I own three copies of Ulysses. The oldest dates from 1967, when I joined the Book-of-the-Month Club and bought it as an alternate selection (about the same time I ordered Henri Troyat’s Tolstoy, which I wish I still owned). It’s the Random House edition with the black dust jacket, the most heavily annotated book I own. It’s too beat-up and overstuffed with taped-in notes to serve as a reading copy but sentimentally it’s my most valuable book.

My Shakespeare dates from a few years later. It’s the boxed, three-volume edition from The Heritage Press (1958) -- The Tragedies, The Comedies, The Histories. It’s not scholarly and the illustrations are corny but I like the large typeface, wide margins and the palimpsest of notes I’ve accumulated over the years. Of late, my reading copies are the recent Yale University Press paperbacks edited by Burton Raffel, but even those I read in tandem with the brick-like Heritage Press edition.

My copy of The Poetical Works of John Keats, I see from the ink stamp on the inside cover, I bought at Paupers’ Paperbacks in Bowling Green, Ohio, in 1973. I have three editions of Tristram Shandy, the oldest dating from 1971, when I bought it at Kay’s Bookstore in Cleveland, Ohio, where I went to work four years later. It’s a two-volume hard cover with a book plate saying it once belonged to A.C. Cudworth, who chose “Vera pro gratis” as his motto. Each of the books I’ve mentioned is, as Hazlitt says, “an old, tried, and valued friend.”

One of my new friends, the reader who inspired this little celebration, has just sent me the newest book on my shelves – The Meaning of Tingo and Other Extraordinary Words from Around the World by Adam Jacot de Boinod. I particularly like serein, French for “the rain that falls from a cloudless sky.”

2 comments:

Buce said...

There are books you grow out of, and others you grow into: I don't think I would have got Middlemarch before 40, Charterhouse of Parma before 50, Don Quixote before 60. In the case of Charterhouse, I guess that means "an age before which the author was dead." But I'm a slow learner.

Levi Stahl said...

I certainly forgive you for the Powell, Patrick. I didn't quite get the point of the Dance myself when I first read volume one, at age 23. But oh, when I went back to it all a year later . . .

As for Salinger, I have to disagree--sort of. I reread A Catcher in the Rye a couple of years ago, and I found it still moving and convincing, maybe even more so than when I read it at sixteen. Holden, I could now see, was far from right--he was actually wrong, in so many ways and to such a vast degree that it's almost impossible to enumerate--and as he grew up he would, one hopes, understand that no, everything need not be phony, that at least a significant swath of people really do try to be kind and good and honest and worthy, that life need not perpetually disappoint. But as a picture of where Holden is at right at that moment, what teenage life is like? It can still convince and impress even when we're beyond that age. (And one thing I think age brings to the novel that youth fails to see is the effect of Holden's brother's recent death on Holden's entire worldview. He tells himself (and thus us) that it's not that big a deal, but clearly it underlies his every action. That alone is sufficient to make the book moving for an adult.

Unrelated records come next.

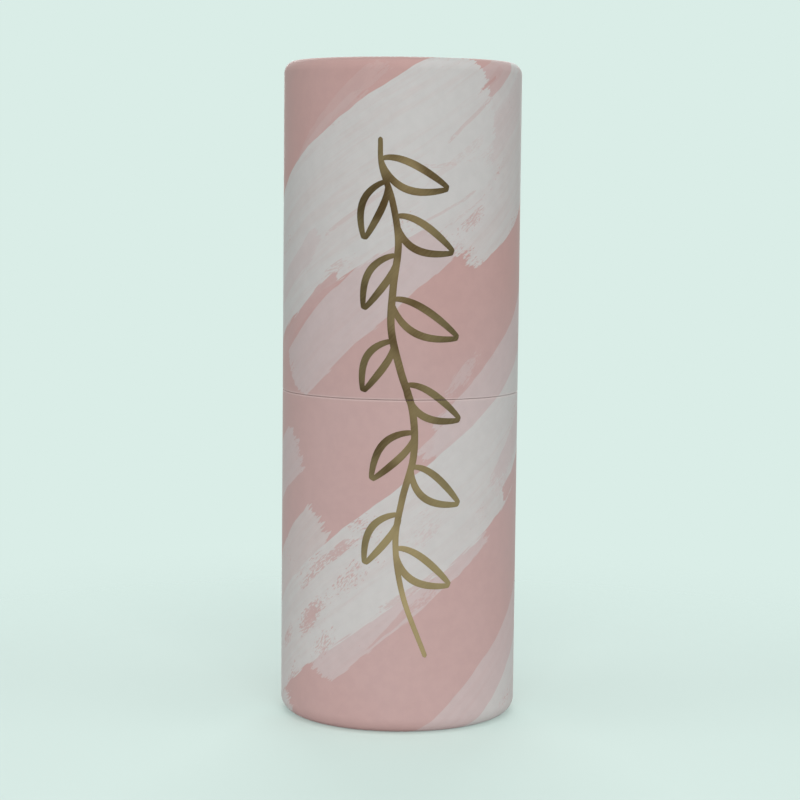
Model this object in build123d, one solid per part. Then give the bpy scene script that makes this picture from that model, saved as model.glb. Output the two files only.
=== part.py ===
from build123d import *
import math
import os

# Driving sizes of the closed box, in millimetres
outer_radius = 39.0
lid_height = 107.5
base_height = 107.5
neck_exposed_height = 60.0

# Board and paper
wrap_thickness = 0.2
wall_board_thickness = 1.5
neck_board_thickness = 1.2
disc_board_thickness = 2.0
board_edge_radius = 0.1
turn_in_depth = 12.0

# Rolled edges at the two closed ends
lid_roll_radius = 4.0
base_roll_radius = 5.0
rolled_land_width = 1.0
rolled_fold_radius = 2.5

# Lengthwise overlap of the printed wraps, at the back
overlap_width = 8.0
overlap_step = 0.15
overlap_angle = 128.0

# Clearances
neck_clearance = 0.3
end_disc_clearance = 0.3
paper_disc_clearance = 0.1
overrun = 1.0

# Sizes that follow
total_height = base_height + lid_height
board_outer_radius = outer_radius - wrap_thickness
board_bore_radius = board_outer_radius - wall_board_thickness
lined_bore_radius = board_bore_radius - wrap_thickness
neck_outer_radius = lined_bore_radius - neck_clearance
neck_board_radius = neck_outer_radius - wrap_thickness
neck_bore_radius = neck_board_radius - neck_board_thickness
rolled_wall_thickness = wrap_thickness + wall_board_thickness
floor_height = base_roll_radius + disc_board_thickness + wrap_thickness
neck_top_height = base_height + neck_exposed_height


def plain_tube(radius, bore_radius, low, high):
    """A straight tube round the axis, between two heights."""
    outside = Cylinder(radius, high - low, align=(Align.CENTER, Align.CENTER, Align.MIN))
    bore = Cylinder(
        bore_radius, high - low + 2 * overrun, align=(Align.CENTER, Align.CENTER, Align.MIN)
    )
    return Pos(0, 0, low) * (outside - Pos(0, 0, -overrun) * bore)


def plain_disc(radius, low, high):
    """A flat disc round the axis, between two heights."""
    return Pos(0, 0, low) * Cylinder(
        radius, high - low, align=(Align.CENTER, Align.CENTER, Align.MIN)
    )


def turned(outer_path, inner_path):
    """The ring swept by the strip between two paths that are drawn in radius and height."""
    ends = [
        Line(outer_path @ 0, inner_path @ 0),
        Line(outer_path @ 1, inner_path @ 1),
    ]
    strip = make_face(outer_path.edges() + inner_path.edges() + ends)
    return revolve(Plane.XZ * strip, Axis.Z)


def board_tube(radius, bore_radius, low, high):
    """A wound board tube whose upper rim has its two edges pressed round."""
    tube = plain_tube(radius, bore_radius, low, high)
    return fillet(tube.edges().group_by(Axis.Z)[-1], board_edge_radius)


def rim_path(radius, bore_radius, low, high, depth):
    """A wrap's path up the wall, over the rim and down inside, at a depth below its printed face."""
    edge_radius = board_edge_radius + wrap_thickness
    edge_height = high - edge_radius
    fold_end_radius = bore_radius - wrap_thickness
    outer_edge = CenterArc((radius - edge_radius, edge_height), edge_radius - depth, 0, 90)
    inner_edge = CenterArc((fold_end_radius + edge_radius, edge_height), edge_radius - depth, 90, 90)
    return Wire(
        [
            Line((radius - depth, low), outer_edge @ 0),
            outer_edge,
            Line(outer_edge @ 1, inner_edge @ 0),
            inner_edge,
            Line(inner_edge @ 1, (fold_end_radius + depth, high - turn_in_depth)),
        ]
    )


def paper_wrap(radius, bore_radius, low, high):
    """A sheet round a board tube, folded over the rim and down inside by the turn-in's depth."""
    return turned(
        rim_path(radius, bore_radius, low, high, 0),
        rim_path(radius, bore_radius, low, high, wrap_thickness),
    )


def overlap_strip(low, high):
    """The upper layer of the wrap where its two lengthwise edges lie over each other."""
    ring = plain_tube(outer_radius + overlap_step, board_outer_radius, low, high)
    strip_angle = math.degrees(overlap_width / outer_radius)
    wedge = Pos(0, 0, low) * Cylinder(
        outer_radius + overrun,
        high - low,
        arc_size=strip_angle,
        align=(Align.NONE, Align.NONE, Align.MIN),
    )
    return ring & (Rot(0, 0, overlap_angle) * wedge)


def printed_wrap(height, roll_radius):
    """The printed sheet from the rolled edge to the rim, with its overlap at the back."""
    sheet = paper_wrap(outer_radius, board_bore_radius, roll_radius, height)
    rim_edge_height = height - board_edge_radius - wrap_thickness
    return sheet + overlap_strip(roll_radius, rim_edge_height)


def rolled_path(roll_radius, depth):
    """The path round a rolled edge from the wall to the lip, at a depth below its printed face."""
    land_outer_radius = outer_radius - roll_radius
    land_inner_radius = land_outer_radius - rolled_land_width
    lip_radius = land_inner_radius - rolled_fold_radius
    wall_arc = CenterArc((land_outer_radius, roll_radius), roll_radius - depth, 0, -90)
    fold_arc = CenterArc(
        (land_inner_radius, rolled_fold_radius), rolled_fold_radius - depth, -90, -90
    )
    return Wire(
        [
            wall_arc,
            Line(wall_arc @ 1, fold_arc @ 0),
            fold_arc,
            Line(fold_arc @ 1, (lip_radius + depth, roll_radius)),
        ]
    )


def rolled_rim(roll_radius):
    """The wall's end, board and print together, rolled inwards and back onto the end disc."""
    return turned(rolled_path(roll_radius, 0), rolled_path(roll_radius, rolled_wall_thickness))


def lip_bore_radius(roll_radius):
    """The radius inside a rolled edge's lip, where the outer paper disc lies."""
    return outer_radius - roll_radius - rolled_land_width - rolled_fold_radius


def shell(height, roll_radius, outer_paper_name, inner_paper_name):
    """The pieces of one half of the box, drawn with its closed end down at height zero."""
    disc_top = roll_radius + disc_board_thickness
    paper_top = disc_top + wrap_thickness
    outer_paper_radius = lip_bore_radius(roll_radius) - paper_disc_clearance
    return {
        "core_tube": board_tube(
            board_outer_radius, board_bore_radius, roll_radius, height - wrap_thickness
        ),
        "rolled_rim": rolled_rim(roll_radius),
        "printed_wrap": printed_wrap(height, roll_radius),
        "inner_liner": plain_tube(
            board_bore_radius, lined_bore_radius, paper_top, height - turn_in_depth
        ),
        "end_disc": plain_disc(board_bore_radius - end_disc_clearance, roll_radius, disc_top),
        outer_paper_name: plain_disc(
            outer_paper_radius, roll_radius - wrap_thickness, roll_radius
        ),
        inner_paper_name: plain_disc(
            board_bore_radius - paper_disc_clearance, disc_top, paper_top
        ),
    }


def lid_placed(piece):
    """A piece of the lid, turned closed end up and set on the base's rim."""
    return Pos(0, 0, total_height) * mirror(piece, about=Plane.XY)


def neck():
    """The inner tube that stands on the base's floor and guides the lid."""
    return {
        "neck_core_tube": board_tube(
            neck_board_radius, neck_bore_radius, floor_height, neck_top_height - wrap_thickness
        ),
        "neck_outer_wrap": paper_wrap(
            neck_outer_radius, neck_bore_radius, floor_height, neck_top_height
        ),
        "neck_inner_liner": plain_tube(
            neck_bore_radius,
            neck_bore_radius - wrap_thickness,
            floor_height,
            neck_top_height - turn_in_depth,
        ),
    }


def box_pieces():
    """Every piece of the closed box by name."""
    pieces = {}
    base = shell(base_height, base_roll_radius, "bottom_paper", "floor_paper")
    for name, piece in base.items():
        pieces["base_" + name] = piece
    pieces.update(neck())
    lid = shell(lid_height, lid_roll_radius, "top_paper", "ceiling_paper")
    for name, piece in lid.items():
        pieces["lid_" + name] = lid_placed(piece)
    return pieces


os.makedirs("parts", exist_ok=True)
for node, piece in box_pieces().items():
    export_step(piece, f"parts/{node}.step")
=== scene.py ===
import math

import bmesh
import bpy
import numpy as np
from mathutils import Matrix, Vector


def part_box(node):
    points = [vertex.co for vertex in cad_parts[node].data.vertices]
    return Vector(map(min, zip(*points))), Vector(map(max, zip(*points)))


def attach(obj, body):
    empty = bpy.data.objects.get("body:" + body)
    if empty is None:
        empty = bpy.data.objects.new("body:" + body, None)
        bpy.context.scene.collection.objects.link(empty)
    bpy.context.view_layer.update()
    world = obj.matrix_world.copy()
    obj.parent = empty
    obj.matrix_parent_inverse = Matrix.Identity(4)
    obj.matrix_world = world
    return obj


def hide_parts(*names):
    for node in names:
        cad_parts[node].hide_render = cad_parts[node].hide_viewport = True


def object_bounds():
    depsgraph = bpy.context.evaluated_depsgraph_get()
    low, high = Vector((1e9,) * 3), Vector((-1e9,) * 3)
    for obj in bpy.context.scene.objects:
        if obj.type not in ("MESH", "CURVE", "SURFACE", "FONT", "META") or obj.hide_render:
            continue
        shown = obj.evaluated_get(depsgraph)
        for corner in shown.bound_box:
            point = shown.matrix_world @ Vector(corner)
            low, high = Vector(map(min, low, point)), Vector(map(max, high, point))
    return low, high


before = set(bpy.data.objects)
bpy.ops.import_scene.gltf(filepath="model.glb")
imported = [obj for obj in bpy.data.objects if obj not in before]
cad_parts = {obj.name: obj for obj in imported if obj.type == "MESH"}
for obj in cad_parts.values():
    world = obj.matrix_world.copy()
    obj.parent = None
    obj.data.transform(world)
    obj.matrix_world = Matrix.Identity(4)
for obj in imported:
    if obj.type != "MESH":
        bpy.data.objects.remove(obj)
cad_low, cad_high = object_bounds()

# Sizes of the box, read from the frame, in metres
tube_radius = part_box("base_rolled_rim")[1].x
box_height = cad_high.z
seam_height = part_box("base_printed_wrap")[1].z
lid_roll_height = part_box("lid_rolled_rim")[0].z
base_roll_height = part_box("base_rolled_rim")[1].z
liner_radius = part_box("base_inner_liner")[1].x
lid_disc_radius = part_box("lid_top_paper")[1].x
base_disc_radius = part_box("base_bottom_paper")[1].x

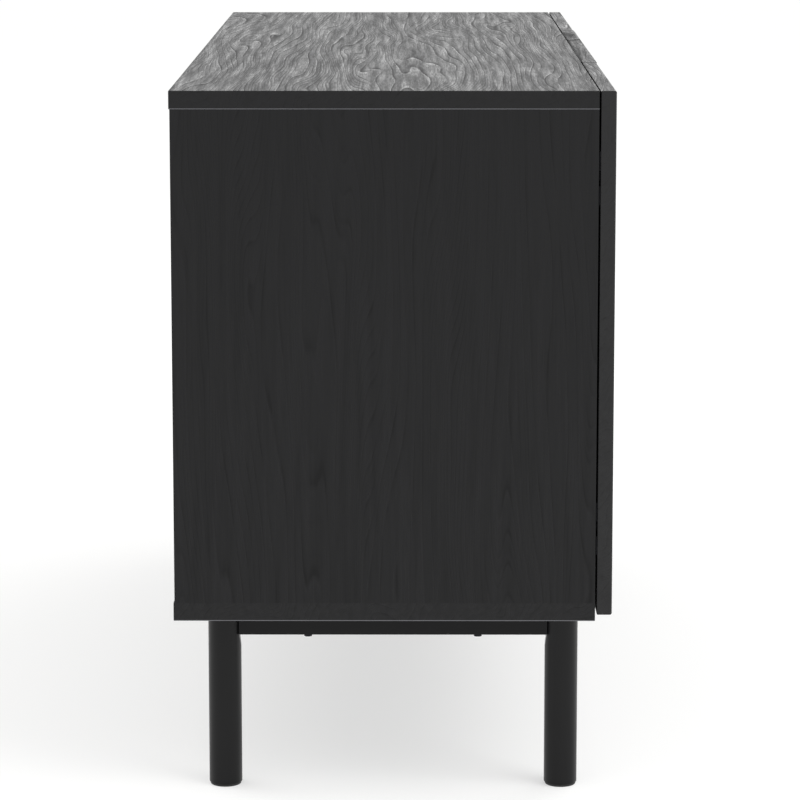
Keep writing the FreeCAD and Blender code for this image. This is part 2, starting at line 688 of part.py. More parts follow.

All that said, I don't think that's how Salinger himself intended us to read the novel, or any of his subsequent works. From everything we know about Salinger, it seems he remained obsessed with authenticity and independence his entire life, in a way that--from the outside at least--seems clearly adolescent and unhealthy. It reminds me at times of the experience of reading Tolstoy with knowledge of his biography: even as he's painting brilliantly believable portraits of people and society, he presents as long-term solutions spiritual awakenings that we know from experience--ours and his--can't help but be in some sense temporary, eventually subject to compromise and the taint of daily life. That mix of insight and willed blindness is part of what fascinates about Tolstoy; Salinger, while far from being in his league, offers some of the same interest to the adult reader.